> _DATA SECTION_:
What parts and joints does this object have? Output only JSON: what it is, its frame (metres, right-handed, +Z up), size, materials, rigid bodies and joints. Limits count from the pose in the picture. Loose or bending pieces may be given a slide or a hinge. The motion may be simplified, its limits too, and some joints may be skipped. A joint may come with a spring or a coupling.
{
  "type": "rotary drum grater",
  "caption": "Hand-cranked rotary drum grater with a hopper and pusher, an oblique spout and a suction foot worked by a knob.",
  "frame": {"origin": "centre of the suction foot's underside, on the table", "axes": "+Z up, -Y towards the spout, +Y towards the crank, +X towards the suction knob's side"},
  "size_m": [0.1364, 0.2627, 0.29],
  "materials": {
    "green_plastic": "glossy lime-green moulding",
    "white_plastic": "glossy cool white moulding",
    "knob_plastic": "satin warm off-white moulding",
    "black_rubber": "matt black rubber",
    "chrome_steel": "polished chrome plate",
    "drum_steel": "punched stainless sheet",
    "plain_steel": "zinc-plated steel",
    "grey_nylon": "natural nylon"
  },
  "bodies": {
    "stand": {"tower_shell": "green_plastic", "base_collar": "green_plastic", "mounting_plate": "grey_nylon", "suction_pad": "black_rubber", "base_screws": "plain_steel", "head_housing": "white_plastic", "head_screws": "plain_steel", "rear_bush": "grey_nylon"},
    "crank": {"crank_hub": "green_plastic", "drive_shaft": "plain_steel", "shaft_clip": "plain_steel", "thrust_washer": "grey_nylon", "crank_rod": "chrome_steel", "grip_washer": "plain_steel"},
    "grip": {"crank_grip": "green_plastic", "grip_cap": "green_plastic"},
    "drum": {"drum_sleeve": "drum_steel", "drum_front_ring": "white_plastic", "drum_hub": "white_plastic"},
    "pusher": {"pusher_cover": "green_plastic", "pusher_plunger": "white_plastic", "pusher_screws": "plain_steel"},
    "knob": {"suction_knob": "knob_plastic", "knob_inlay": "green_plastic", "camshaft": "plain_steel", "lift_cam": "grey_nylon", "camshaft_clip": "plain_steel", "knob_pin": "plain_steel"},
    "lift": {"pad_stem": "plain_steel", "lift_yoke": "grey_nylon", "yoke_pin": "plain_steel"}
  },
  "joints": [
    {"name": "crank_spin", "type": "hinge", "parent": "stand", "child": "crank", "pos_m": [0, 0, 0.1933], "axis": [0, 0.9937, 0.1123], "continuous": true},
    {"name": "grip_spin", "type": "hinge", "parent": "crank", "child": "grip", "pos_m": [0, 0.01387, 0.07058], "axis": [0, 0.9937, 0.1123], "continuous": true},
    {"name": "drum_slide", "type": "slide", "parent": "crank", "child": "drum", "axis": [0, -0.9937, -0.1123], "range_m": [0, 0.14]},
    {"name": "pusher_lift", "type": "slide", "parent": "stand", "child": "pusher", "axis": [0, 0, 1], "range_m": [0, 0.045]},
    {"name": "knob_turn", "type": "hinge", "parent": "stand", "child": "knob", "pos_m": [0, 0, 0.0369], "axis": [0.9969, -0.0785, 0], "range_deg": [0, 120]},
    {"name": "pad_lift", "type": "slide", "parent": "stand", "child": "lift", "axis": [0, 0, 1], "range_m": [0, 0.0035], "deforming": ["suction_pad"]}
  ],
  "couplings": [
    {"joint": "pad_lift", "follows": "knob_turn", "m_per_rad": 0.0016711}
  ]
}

> _DIRECTIVE_: All of the data shown above must be copied exactly.

> _TASK OUTPUT_:
What parts and joints does this object have? Output only JSON: what it is, its frame (metres, right-handed, +Z up), size, materials, rigid bodies and joints. Limits count from the pose in the picture. Loose or bending pieces may be given a slide or a hinge. The motion may be simplified, its limits too, and some joints may be skipped. A joint may come with a spring or a coupling.
{
  "type": "rotary drum grater",
  "caption": "Hand-cranked rotary drum grater with a hopper and pusher, an oblique spout and a suction foot worked by a knob.",
  "frame": {"origin": "centre of the suction foot's underside, on the table", "axes": "+Z up, -Y towards the spout, +Y towards the crank, +X towards the suction knob's side"},
  "size_m": [0.1364, 0.2627, 0.29],
  "materials": {
    "green_plastic": "glossy lime-green moulding",
    "white_plastic": "glossy cool white moulding",
    "knob_plastic": "satin warm off-white moulding",
    "black_rubber": "matt black rubber",
    "chrome_steel": "polished chrome plate",
    "drum_steel": "punched stainless sheet",
    "plain_steel": "zinc-plated steel",
    "grey_nylon": "natural nylon"
  },
  "bodies": {
    "stand": {"tower_shell": "green_plastic", "base_collar": "green_plastic", "mounting_plate": "grey_nylon", "suction_pad": "black_rubber", "base_screws": "plain_steel", "head_housing": "white_plastic", "head_screws": "plain_steel", "rear_bush": "grey_nylon"},
    "crank": {"crank_hub": "green_plastic", "drive_shaft": "plain_steel", "shaft_clip": "plain_steel", "thrust_washer": "grey_nylon", "crank_rod": "chrome_steel", "grip_washer": "plain_steel"},
    "grip": {"crank_grip": "green_plastic", "grip_cap": "green_plastic"},
    "drum": {"drum_sleeve": "drum_steel", "drum_front_ring": "white_plastic", "drum_hub": "white_plastic"},
    "pusher": {"pusher_cover": "green_plastic", "pusher_plunger": "white_plastic", "pusher_screws": "plain_steel"},
    "knob": {"suction_knob": "knob_plastic", "knob_inlay": "green_plastic", "camshaft": "plain_steel", "lift_cam": "grey_nylon", "camshaft_clip": "plain_steel", "knob_pin": "plain_steel"},
    "lift": {"pad_stem": "plain_steel", "lift_yoke": "grey_nylon", "yoke_pin": "plain_steel"}
  },
  "joints": [
    {"name": "crank_spin", "type": "hinge", "parent": "stand", "child": "crank", "pos_m": [0, 0, 0.1933], "axis": [0, 0.9937, 0.1123], "continuous": true},
    {"name": "grip_spin", "type": "hinge", "parent": "crank", "child": "grip", "pos_m": [0, 0.01387, 0.07058], "axis": [0, 0.9937, 0.1123], "continuous": true},
    {"name": "drum_slide", "type": "slide", "parent": "crank", "child": "drum", "axis": [0, -0.9937, -0.1123], "range_m": [0, 0.14]},
    {"name": "pusher_lift", "type": "slide", "parent": "stand", "child": "pusher", "axis": [0, 0, 1], "range_m": [0, 0.045]},
    {"name": "knob_turn", "type": "hinge", "parent": "stand", "child": "knob", "pos_m": [0, 0, 0.0369], "axis": [0.9969, -0.0785, 0], "range_deg": [0, 120]},
    {"name": "pad_lift", "type": "slide", "parent": "stand", "child": "lift", "axis": [0, 0, 1], "range_m": [0, 0.0035], "deforming": ["suction_pad"]}
  ],
  "couplings": [
    {"joint": "pad_lift", "follows": "knob_turn", "m_per_rad": 0.0016711}
  ]
}